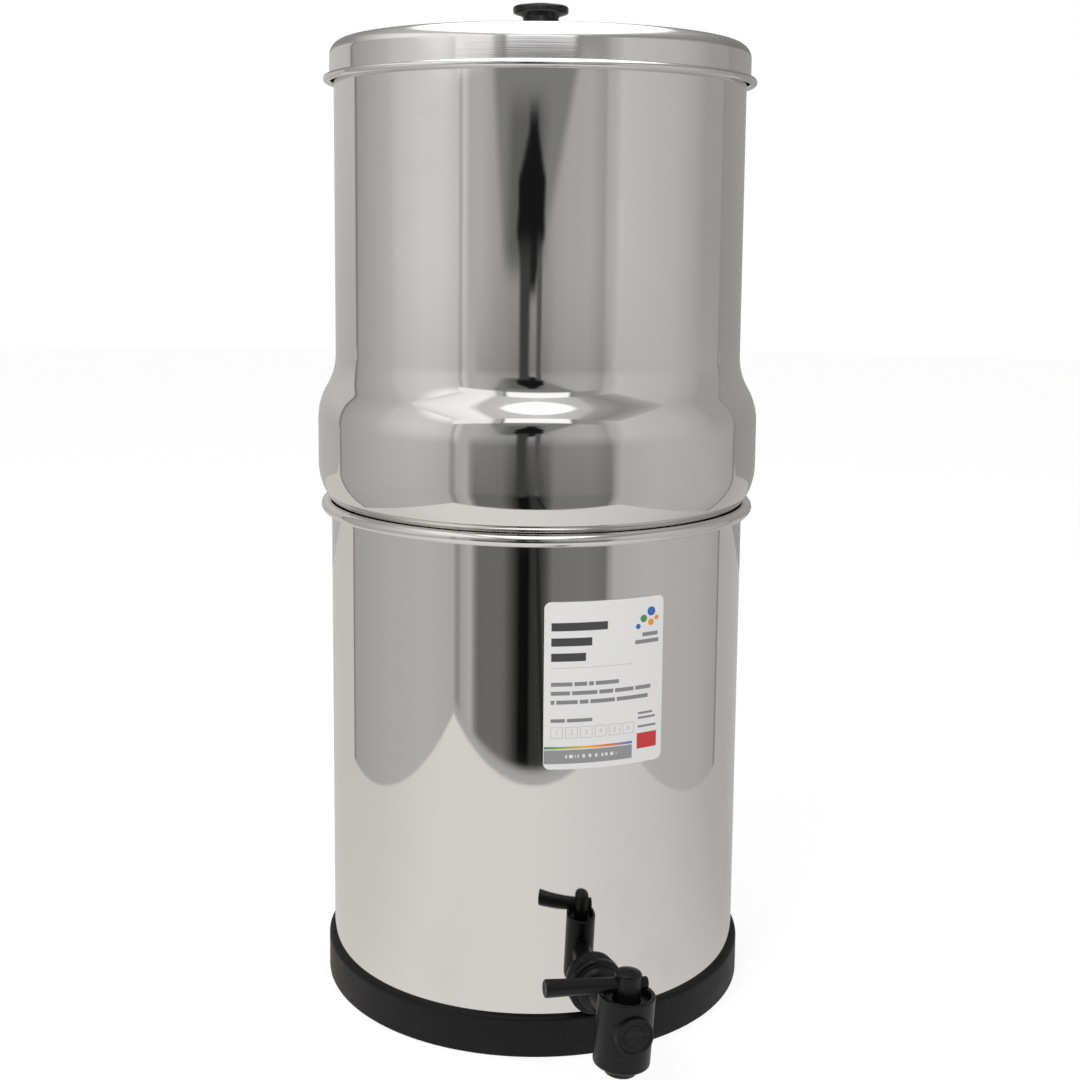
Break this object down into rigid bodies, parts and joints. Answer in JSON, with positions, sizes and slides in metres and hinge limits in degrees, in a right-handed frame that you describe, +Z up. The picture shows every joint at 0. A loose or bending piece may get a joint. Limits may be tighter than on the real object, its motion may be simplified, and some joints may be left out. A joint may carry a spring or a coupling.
{
  "type": "gravity water filter",
  "caption": "Countertop gravity water filter: two stacked polished steel chambers on a black base ring, with a lid and knob, candles inside, and a lever tap near the base.",
  "frame": {"origin": "on the axis of the two chambers, in the plane of the surface that the base ring stands on", "axes": "+Z up along the chambers' axis, -Y towards the tap, +X to the right for someone who faces the tap"},
  "size_m": [0.2154, 0.265, 0.4819],
  "materials": {
    "polished_steel": "mirror polished stainless steel",
    "plain_steel": "plain zinc plated steel",
    "black_rubber": "matt moulded rubber",
    "black_plastic": "satin moulded plastic",
    "black_knob": "gloss moulded plastic",
    "white_plastic": "satin moulded plastic",
    "ceramic": "porous unglazed ceramic",
    "carbon": "pressed carbon block",
    "label": "printed vinyl label"
  },
  "bodies": {
    "base": {"base_ring": "black_rubber", "lower_chamber": "polished_steel", "front_label": "label", "tap_body": "black_plastic", "tap_outer_washer": "black_rubber", "tap_inner_washer": "black_rubber", "tap_nut": "black_plastic", "plug_retainer": "black_plastic"},
    "tap_handle": {"tap_plug": "black_plastic", "tap_lever": "black_plastic", "plug_seal": "black_rubber"},
    "upper_vessel": {"upper_chamber": "polished_steel", "candle_1_base": "white_plastic", "candle_1_shell": "ceramic", "candle_1_core": "carbon", "candle_1_washer": "black_rubber", "candle_1_wing_nut": "white_plastic", "candle_2_base": "white_plastic", "candle_2_shell": "ceramic", "candle_2_core": "carbon", "candle_2_washer": "black_rubber", "candle_2_wing_nut": "white_plastic", "blanking_1_plug": "white_plastic", "blanking_1_washer": "black_rubber", "blanking_1_nut": "white_plastic", "blanking_2_plug": "white_plastic", "blanking_2_washer": "black_rubber", "blanking_2_nut": "white_plastic"},
    "lid": {"lid": "polished_steel", "lid_knob": "black_knob", "knob_washer": "plain_steel", "knob_screw": "plain_steel"}
  },
  "joints": [
    {"name": "tap_quarter_turn", "type": "hinge", "parent": "base", "child": "tap_handle", "pos_m": [0, -0.1432, 0.033], "axis": [0.0698, 0, 0.9976], "range_deg": [0, 90]},
    {"name": "upper_lift", "type": "slide", "parent": "base", "child": "upper_vessel", "axis": [0, 0, 1], "range_m": [0, 0.08]},
    {"name": "lid_lift", "type": "slide", "parent": "upper_vessel", "child": "lid", "axis": [0, 0, 1], "range_m": [0, 0.06]}
  ]
}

........

Exercise prompt
Return the listing above in its exact form.

Exercise result
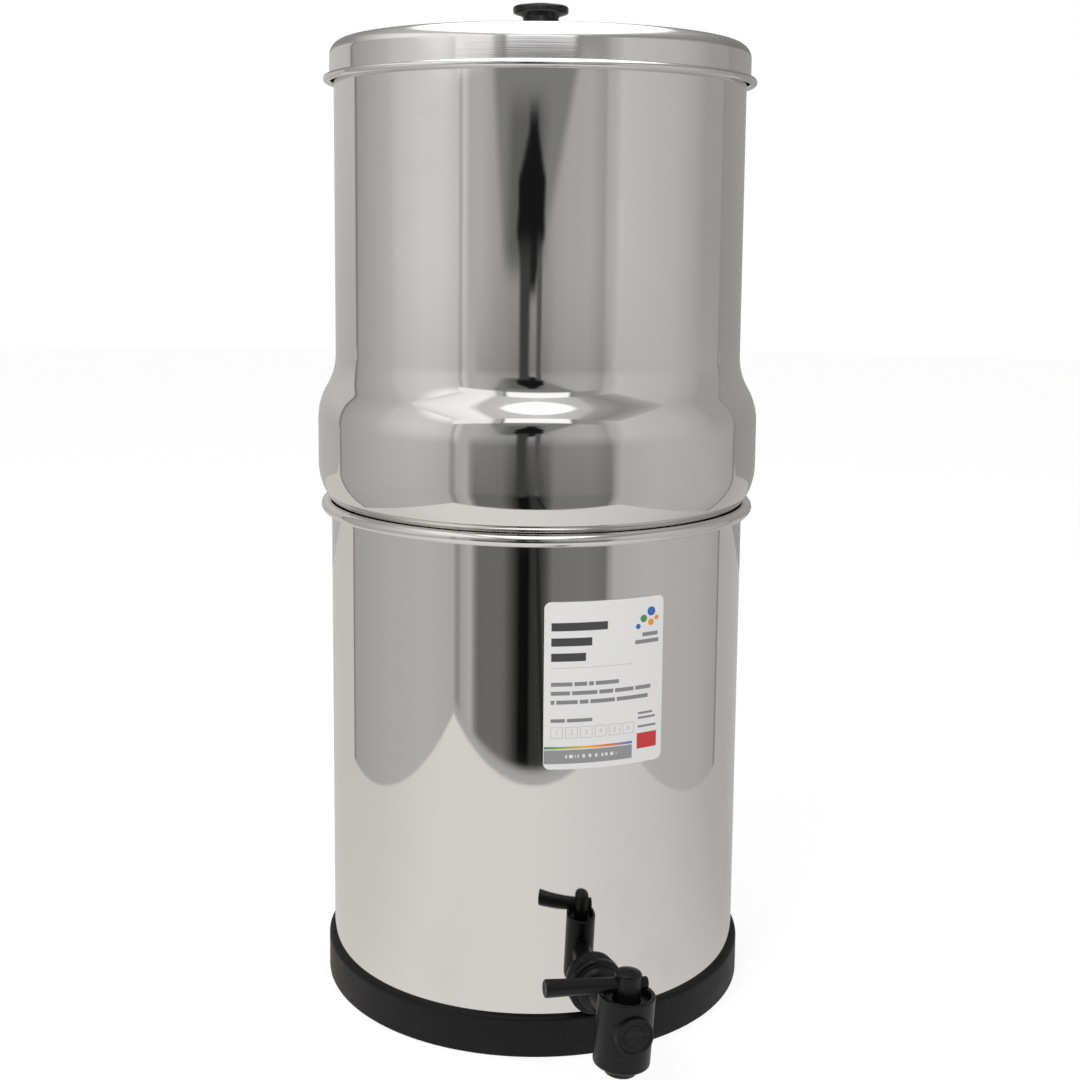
Break this object down into rigid bodies, parts and joints. Answer in JSON, with positions, sizes and slides in metres and hinge limits in degrees, in a right-handed frame that you describe, +Z up. The picture shows every joint at 0. A loose or bending piece may get a joint. Limits may be tighter than on the real object, its motion may be simplified, and some joints may be left out. A joint may carry a spring or a coupling.
{
  "type": "gravity water filter",
  "caption": "Countertop gravity water filter: two stacked polished steel chambers on a black base ring, with a lid and knob, candles inside, and a lever tap near the base.",
  "frame": {"origin": "on the axis of the two chambers, in the plane of the surface that the base ring stands on", "axes": "+Z up along the chambers' axis, -Y towards the tap, +X to the right for someone who faces the tap"},
  "size_m": [0.2154, 0.265, 0.4819],
  "materials": {
    "polished_steel": "mirror polished stainless steel",
    "plain_steel": "plain zinc plated steel",
    "black_rubber": "matt moulded rubber",
    "black_plastic": "satin moulded plastic",
    "black_knob": "gloss moulded plastic",
    "white_plastic": "satin moulded plastic",
    "ceramic": "porous unglazed ceramic",
    "carbon": "pressed carbon block",
    "label": "printed vinyl label"
  },
  "bodies": {
    "base": {"base_ring": "black_rubber", "lower_chamber": "polished_steel", "front_label": "label", "tap_body": "black_plastic", "tap_outer_washer": "black_rubber", "tap_inner_washer": "black_rubber", "tap_nut": "black_plastic", "plug_retainer": "black_plastic"},
    "tap_handle": {"tap_plug": "black_plastic", "tap_lever": "black_plastic", "plug_seal": "black_rubber"},
    "upper_vessel": {"upper_chamber": "polished_steel", "candle_1_base": "white_plastic", "candle_1_shell": "ceramic", "candle_1_core": "carbon", "candle_1_washer": "black_rubber", "candle_1_wing_nut": "white_plastic", "candle_2_base": "white_plastic", "candle_2_shell": "ceramic", "candle_2_core": "carbon", "candle_2_washer": "black_rubber", "candle_2_wing_nut": "white_plastic", "blanking_1_plug": "white_plastic", "blanking_1_washer": "black_rubber", "blanking_1_nut": "white_plastic", "blanking_2_plug": "white_plastic", "blanking_2_washer": "black_rubber", "blanking_2_nut": "white_plastic"},
    "lid": {"lid": "polished_steel", "lid_knob": "black_knob", "knob_washer": "plain_steel", "knob_screw": "plain_steel"}
  },
  "joints": [
    {"name": "tap_quarter_turn", "type": "hinge", "parent": "base", "child": "tap_handle", "pos_m": [0, -0.1432, 0.033], "axis": [0.0698, 0, 0.9976], "range_deg": [0, 90]},
    {"name": "upper_lift", "type": "slide", "parent": "base", "child": "upper_vessel", "axis": [0, 0, 1], "range_m": [0, 0.08]},
    {"name": "lid_lift", "type": "slide", "parent": "upper_vessel", "child": "lid", "axis": [0, 0, 1], "range_m": [0, 0.06]}
  ]
}